The remains were boxed and forgotten for six decades until the Nevada State Museum tested them as part of a program to return the remains to the Fallon Paiute-Shoshone tribe, who claim the Spirit Cave Man as their ancestor. The tests showed the mummy was about 10,630 years old. That places him at the Spirit Cave around the time Lake Lahontan was a dying lake.
But Dansie and other archaeologists believe humans may have seen Lake Lahontan in its prime.
Their theories are based on artifacts believed to have come from a period before this marshy time.

Some artifacts found at high elevations appeared to be “water tumbled,” Dansie said, suggesting they existed around the time of Lake Lahontan’s high stand. Dated bones belong to horses that appear to have been butchered using tools that predate the Spirit Cave Man’s culture. One spearhead called the McGee point is believed to be more than 13,000 years old, putting humans at Lake Lahontan no later than its high stand.

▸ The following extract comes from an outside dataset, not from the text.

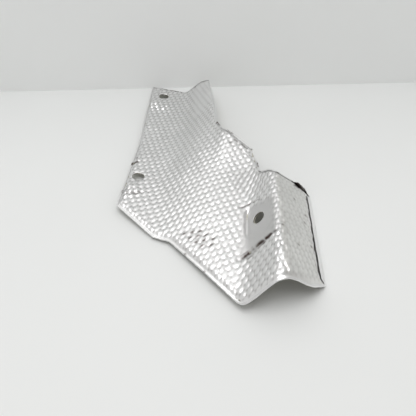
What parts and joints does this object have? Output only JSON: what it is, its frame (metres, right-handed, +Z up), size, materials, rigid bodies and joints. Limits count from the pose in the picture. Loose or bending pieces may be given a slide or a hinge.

Any people that lived around Lake Lahontan through its varied life would have had to put up with — or perhaps retreated from — the changing climate. “They may have existed here but gone south and come back up multiple times,” Dansie said. Dansie is searching for a smoking gun, some artifacts that can be positively dated using the most modern technology. Those artifacts might be buried deep in layers of lake silt.

She believes such artifacts might prove humans appeared about 1,000 years before the Clovis Man, a member of a culture that lived 11,000 years ago — the earliest accepted date of a human presence in the New World. “It’s only another 1,000 years,” she said. “It’s not like we’re proposing 30,000 years.”